Monday, July 3, 2017

Matabuena v. Cervantes

CORNELIA MATABUENA v. PETRONILA CERVANTES, (D)
G.R. No. L-28771, March 31, 1971

FACTS:
  • The plaintiff, now appellant Cornelia Matabuena, a sister to the deceased Felix Matabuena, maintains that a donation made while he was living maritally without benefit of marriage to defendant, now appellee Petronila Cervantes, was void.
  • Defendant would uphold its validity. The lower court, after noting that it was made at a time before defendant was married to the donor, sustained the latter’s stand.
  • November 23, 1965, the lower court, after stating that in plaintiff’s complaint alleging absolute ownership of the parcel of land in question, she specifically raised the question that the donation made by Felix Matabuena to defendant Petronila Cervantes was null and void under the aforesaid article of the Civil Code and that defendant on the other hand did assert ownership precisely because such a donation was made in 1956 and her marriage to the deceased did not take place until 1962, noted that when the case was called for trial on November 19, 1965.
  • The lower court on the above facts was adverse to plaintiff. It reasoned out thus: "A donation under the terms of Article 133 of the Civil Code is void if made between the spouses during the marriage. When the donation was made by Felix Matabuena in favor of the defendant on February 20, 1956, Petronila Cervantes and Felix Matabuena were not yet married. At that time they were not spouses. They became spouses only when they married on March 28, 1962, six years after the deed of donation had been executed."

ISSUE:
  • Whether or not the donation is declared void, with the rights of plaintiff and defendant as pro indiviso heirs to the property

HELD:
  • Yes, the lack of validity of the donation made by the deceased to defendant Petronila Cervantes does not necessarily result in plaintiff having exclusive right to the disputed property. Prior to the death of Felix Matabuena, the relationship between him and the defendant was legitimated by their marriage on March 28, 1962. She is therefore his widow. As provided for in the Civil Code, she is entitled to one-half of the inheritance and the plaintiff, as the surviving sister, to the other half.
  • It is hardly necessary to add that even in the absence of the above pronouncement, any other conclusion cannot stand the test of scrutiny. It would be to indict the framers of the Civil Code for a failure to apply a laudable rule to a situation which in its essentials cannot be distinguished.
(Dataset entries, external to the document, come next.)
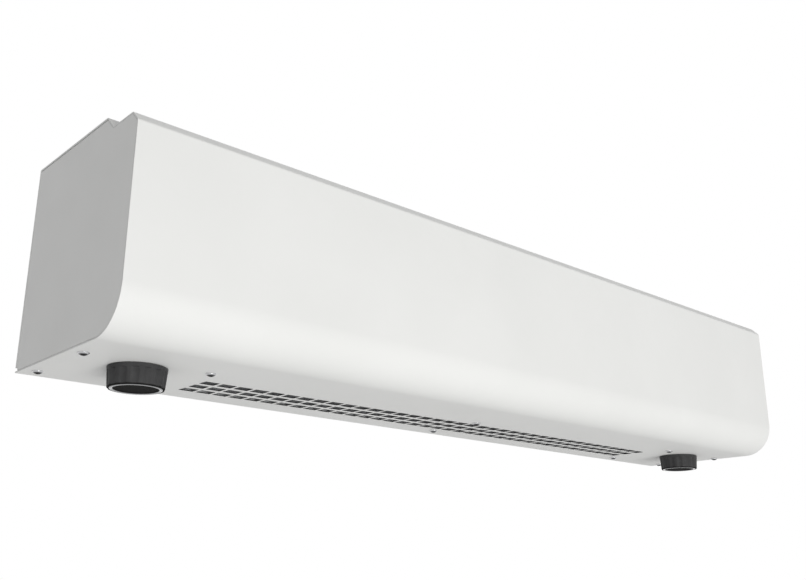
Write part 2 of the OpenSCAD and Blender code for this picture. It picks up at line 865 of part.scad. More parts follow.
module heater_supports() color("lightgray") difference() {
    steps = floor((fin_pairs - 1) / support_fin_count);
    union() for (i = [-steps:steps])
        translate([
            i * support_fin_count * fin_pitch - sheet / 2,
            duct_front + fit,
            heater_height - support_height / 2
        ])
            cube([sheet, duct_width - 2 * fit, support_height]);
    for (rod = [front_rod_depth, rear_rod_depth])
        translate([-bulkhead_x, rod, heater_height]) rotate([0, 90, 0])
            cylinder(r = rod_r + fit, h = 2 * bulkhead_x);
}

module overheat_cutout() color("black")
    translate([bay_face_x, outlet_depth, cutout_height]) rotate([0, 90, 0]) {
        cylinder(r = cutout_r, h = cutout_len);
        translate([0, 0, -cutout_cap_len]) cylinder(r = cutout_cap_r, h = cutout_cap_len + over);
        for (side = [-1, 1])
            translate([-tab_width / 2, side * cutout_r / 2 - tab_thickness / 2, cutout_len - over])
                cube([tab_width, tab_thickness, tab_len + over]);
    }

// Controls
knob_len = knob_height - knob_gap;
knob_end_r = knob_r - knob_taper;
module spindle() difference() {
    translate([0, 0, -knob_gap - knob_bore_depth])
        cylinder(r = spindle_r, h = knob_gap + knob_bore_depth + spindle_top);
    translate([spindle_r - flat_cut, -spindle_r, -knob_gap - knob_bore_depth - over])
        cube([2 * flat_cut, 2 * spindle_r, knob_bore_depth + over]);
}
module knob() translate([0, 0, -knob_gap]) mirror([0, 0, 1]) difference() {
    body_r = knob_r - knob_taper * knob_collar / knob_len;
    cavity_r = knob_end_r - cavity_wall + seam;
    union() {
        cylinder(r1 = knob_r, r2 = knob_end_r, h = knob_len - knob_bevel);
        translate([0, 0, knob_len - knob_bevel])
            cylinder(r1 = knob_end_r, r2 = knob_end_r - knob_bevel, h = knob_bevel);
    }
    for (i = [0:knob_flutes - 1])
        rotate(i * 360 / knob_flutes)
            translate([body_r + flute_r - flute_cut, 0, knob_collar])
                rotate([0, -atan(knob_taper / knob_len), 0])
                    cylinder(r = flute_r, h = knob_height);
    difference() {
        translate([0, 0, -over]) cylinder(r = cavity_r, h = cavity_depth + over);
        translate([0, 0, knob_gap]) cylinder(r = knob_boss_r, h = cavity_depth);
    }
    difference() {
        translate([0, 0, -over]) cylinder(r = spindle_r + snug, h = knob_bore_depth + over);
        translate([spindle_r - flat_cut + snug, -knob_boss_r, -2 * over])
            cube([knob_boss_r, 2 * knob_boss_r, knob_bore_depth + 4 * over]);
    }
    translate([0, 0, knob_len - ring_depth])
        ring(ring_r + snug, ring_r - ring_width - snug, ring_depth + over);
    translate([0, 0, knob_len - dish_depth])
        cylinder(r = ring_r - ring_width - dish_margin, h = dish_depth + over);
}
module knob_ring() translate([0, 0, -knob_height - ring_proud])
    ring(ring_r, ring_r - ring_width, ring_depth + ring_proud);
module control_screws() for (way = [-1, 1])
    translate([way * control_screw_offset, 0, 0])
        pan_screw(control_head_r, control_head_height, control_screw_r, control_screw_len);
module control_cuts(depth) {
    translate([0, 0, -over]) cylinder(r = spindle_r + fit, h = spindle_top + seam + over);
    for (way = [-1, 1])
        translate([way * control_screw_offset, 0, -over])
            cylinder(r = control_screw_r + fit, h = depth + seam + over);
}

module thermostat() color("darkslategray") under_knob(-1) difference() {
    size = thermostat_size;
    union() {
        translate([-size.x / 2 + thermostat_corner, -size.y / 2, sheet])
            cube([size.x - 2 * thermostat_corner, size.y, size.z]);
        translate([-size.x / 2, -size.y / 2 + thermostat_corner, sheet])
            cube([size.x, size.y - 2 * thermostat_corner, size.z]);
        translate([0, 0, sheet + size.z - over]) cylinder(r = cup_r, h = cup_len + over);
        translate([0, 0, sheet + size.z + cup_len])
            cylinder(r1 = cup_r, r2 = cup_r - cup_bevel, h = cup_bevel);
        for (way = [-1, 0, 1])
            translate([
                way * tab_step - tab_thickness / 2,
                size.y / 2 - tab_thickness,
                sheet + size.z / 2
            ])
                cube([tab_thickness, tab_len, tab_width]);
    }
    control_cuts(control_screw_len);
}
module thermostat_spindle() color("silver") under_knob(-1) spindle();
module thermostat_knob() color("dimgray") under_knob(-1) knob();
module thermostat_knob_ring() color("silver") under_knob(-1) knob_ring();
module thermostat_screws() color("silver") under_knob(-1) control_screws();

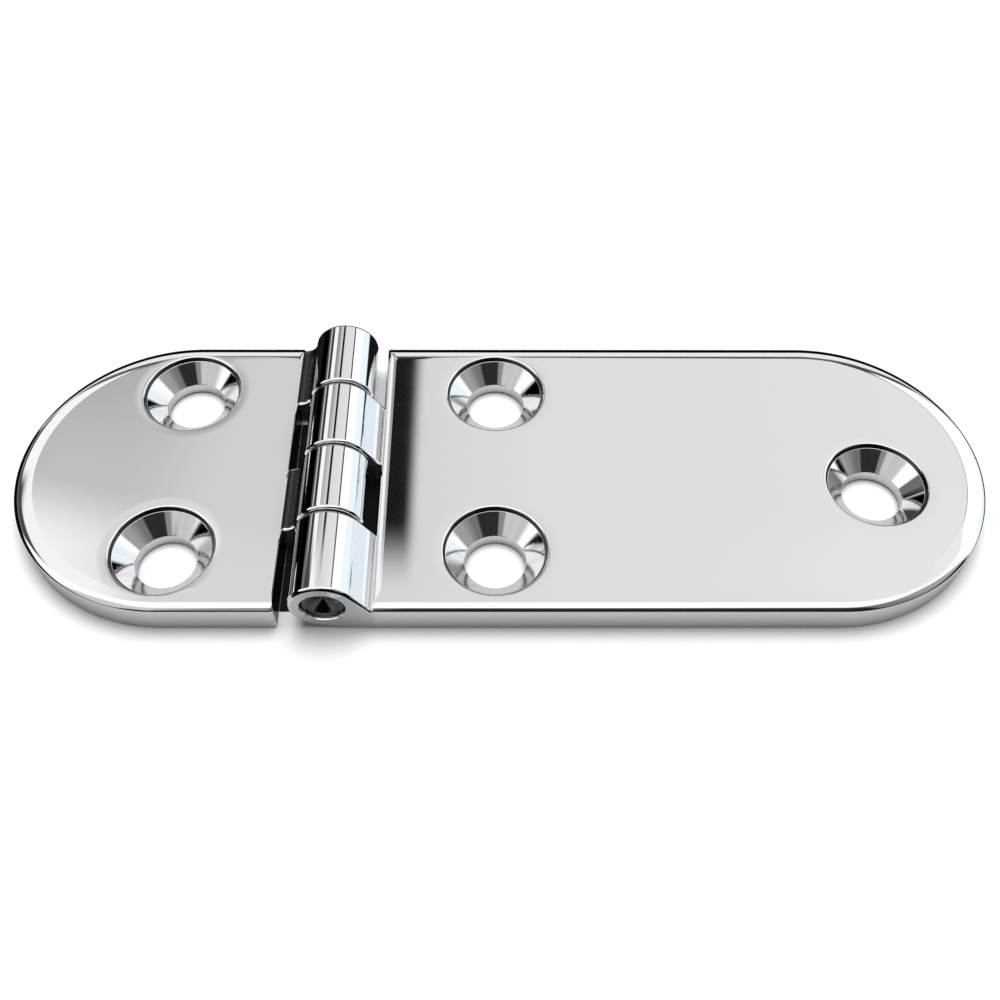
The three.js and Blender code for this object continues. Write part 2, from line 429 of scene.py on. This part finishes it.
class Graph:
    """Short ways to write a node tree."""

    def __init__(self, tree):
        self.tree = tree
        tree.nodes.clear()

    def node(self, kind, settings=None, **inputs):
        made = self.tree.nodes.new(kind)
        for key, value in (settings or {}).items():
            setattr(made, key, value)
        for key, value in inputs.items():
            self.put(made.inputs[key.replace("_", " ")], value)
        return made

    def put(self, socket, value):
        if isinstance(value, bpy.types.NodeSocket):
            self.tree.links.new(value, socket)
        else:
            socket.default_value = value

    def math(self, operation, *values):
        made = self.tree.nodes.new("ShaderNodeMath")
        made.operation = operation
        for socket, value in zip(made.inputs, values):
            self.put(socket, value)
        return made.outputs[0]

    def vector(self, operation, *values, output=0):
        made = self.tree.nodes.new("ShaderNodeVectorMath")
        made.operation = operation
        for socket, value in zip(made.inputs, values):
            self.put(socket, value)
        return made.outputs[output]

    def smooth(self, value, low, high, to_low=0.0, to_high=1.0):
        """A soft step from one value to another as the input goes from low to high."""
        made = self.tree.nodes.new("ShaderNodeMapRange")
        made.interpolation_type = "SMOOTHSTEP"
        for socket, item in zip(made.inputs, (value, low, high, to_low, to_high)):
            self.put(socket, item)
        return made.outputs[0]

    def between(self, value, low, high, soft):
        """1 inside a range and 0 outside it, with soft edges."""
        rise = self.smooth(value, low - soft, low + soft)
        fall = self.smooth(value, high - soft, high + soft, 1.0, 0.0)
        return self.math("MULTIPLY", rise, fall)

    def mix(self, factor, first, second):
        made = self.tree.nodes.new("ShaderNodeMix")
        made.data_type = "RGBA"
        self.put(made.inputs[0], factor)
        self.put(made.inputs[6], colour(first))
        self.put(made.inputs[7], colour(second))
        return made.outputs[2]


def colour(value):
    if isinstance(value, bpy.types.NodeSocket):
        return value
    if isinstance(value, (int, float)):
        return (value, value, value, 1.0)
    return (*value, 1.0)


# ---------------------------------------------------------------- materials

STEEL = (0.84, 0.845, 0.855)
# The pin is near black: a painted dark reflection for its ends at the barrel's ends
PIN_PAINTED_DARK = (0.1, 0.1, 0.105)


def steel(name, base, roughness, spread, scratch, grain):
    """Metal with slow changes of gloss, fine scratches and a faint grain."""
    material = bpy.data.materials.new(name)
    material.use_nodes = True
    g = Graph(material.node_tree)
    place = g.node("ShaderNodeTexCoord").outputs["Object"]
    cloud = g.node("ShaderNodeTexNoise", Vector=place, Scale=90.0, Detail=4.0, Roughness=0.55)
    stretched = g.vector("MULTIPLY", place, (1.0, 14.0, 3.0))
    hair = g.node("ShaderNodeTexNoise", Vector=stretched, Scale=700.0, Detail=3.0, Roughness=0.7)
    fine = g.node("ShaderNodeTexNoise", Vector=place, Scale=3200.0, Detail=2.0, Roughness=0.6)
    rough = g.smooth(cloud.outputs[0], 0.3, 0.7, roughness, roughness + spread)
    shade = g.mix(
        g.smooth(hair.outputs[0], 0.35, 0.65), tuple(0.992 * c for c in base), base
    )
    bump = g.node("ShaderNodeBump", Strength=scratch, Distance=0.00002, Height=hair.outputs[0])
    bump = g.node(
        "ShaderNodeBump",
        Strength=grain,
        Distance=0.00002,
        Height=fine.outputs[0],
        Normal=bump.outputs[0],
    )
    shader = g.node("ShaderNodeBsdfPrincipled", Metallic=1.0, Normal=bump.outputs[0])
    g.put(shader.inputs["Base Color"], shade)
    g.put(shader.inputs["Roughness"], rough)
    output = g.node("ShaderNodeOutputMaterial")
    g.put(output.inputs["Surface"], shader.outputs[0])
    return material


def turned_steel(name, base, holes):
    """Metal cut by a turning tool, with fine rings about each hole; streaks out from each hole
    change its gloss and paint reflection streaks into its colour.
    """
    material = bpy.data.materials.new(name)
    material.use_nodes = True
    g = Graph(material.node_tree)
    place = g.node("ShaderNodeTexCoord").outputs["Object"]
    flat = g.vector("MULTIPLY", place, (1.0, 1.0, 0.0))
    distance = None
    bearing = None
    for x, y in holes:
        offset = g.vector("SUBTRACT", flat, (x * MM, y * MM, 0.0))
        here = g.vector("LENGTH", offset, output="Value")
        parts = g.node("ShaderNodeSeparateXYZ", Vector=offset)
        angle = g.math("ARCTAN2", parts.outputs[1], parts.outputs[0])
        if distance is None:
            distance, bearing = here, angle
            continue
        nearer = g.math("LESS_THAN", here, distance)
        chosen = g.node("ShaderNodeMix")
        for socket, value in zip((0, 2, 3), (nearer, bearing, angle)):
            g.put(chosen.inputs[socket], value)
        bearing = chosen.outputs[0]
        distance = g.math("MINIMUM", here, distance)
    rings = g.node(
        "ShaderNodeTexNoise",
        {"noise_dimensions": "1D"},
        W=g.math("MULTIPLY", distance, 1 / MM),
        Scale=9.0,
        Detail=3.0,
        Roughness=0.7,
    )
    around = g.node("ShaderNodeCombineXYZ", X=g.math("SINE", bearing), Y=g.math("COSINE", bearing))
    rays = g.node(
        "ShaderNodeTexNoise", Vector=around.outputs[0], Scale=11.0, Detail=5.0, Roughness=0.75
    )
    # Painted reflection: the colour is darker along the streaks out from each hole
    shade = g.mix(
        g.smooth(rays.outputs[0], 0.38, 0.62), tuple(0.88 * c for c in base), base
    )
    rough = g.smooth(rays.outputs[0], 0.3, 0.7, 0.04, 0.08)
    bump = g.node("ShaderNodeBump", Strength=0.06, Distance=0.00002, Height=rings.outputs[0])
    shader = g.node("ShaderNodeBsdfPrincipled", Metallic=1.0, Normal=bump.outputs[0])
    g.put(shader.inputs["Base Color"], shade)
    g.put(shader.inputs["Roughness"], rough)
    output = g.node("ShaderNodeOutputMaterial")
    g.put(output.inputs["Surface"], shader.outputs[0])
    return material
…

Moreover, if it is at all to be differentiated, the policy of the law which embodies a deeply-rooted notion of what is just and what is right would be nullified if such irregular relationship instead of being visited with disabilities would be attended with benefits. Certainly a legal norm should not be susceptible to such a reproach. If there is ever any occasion where the principle of statutory construction that what is within the spirit of the law is as much a part of it as what is written, this is it. Otherwise the basic purpose discernible in such codal provision would not be attained. Whatever omission may be apparent in an interpretation purely literal of the language used must be remedied by an adherence to its avowed objective.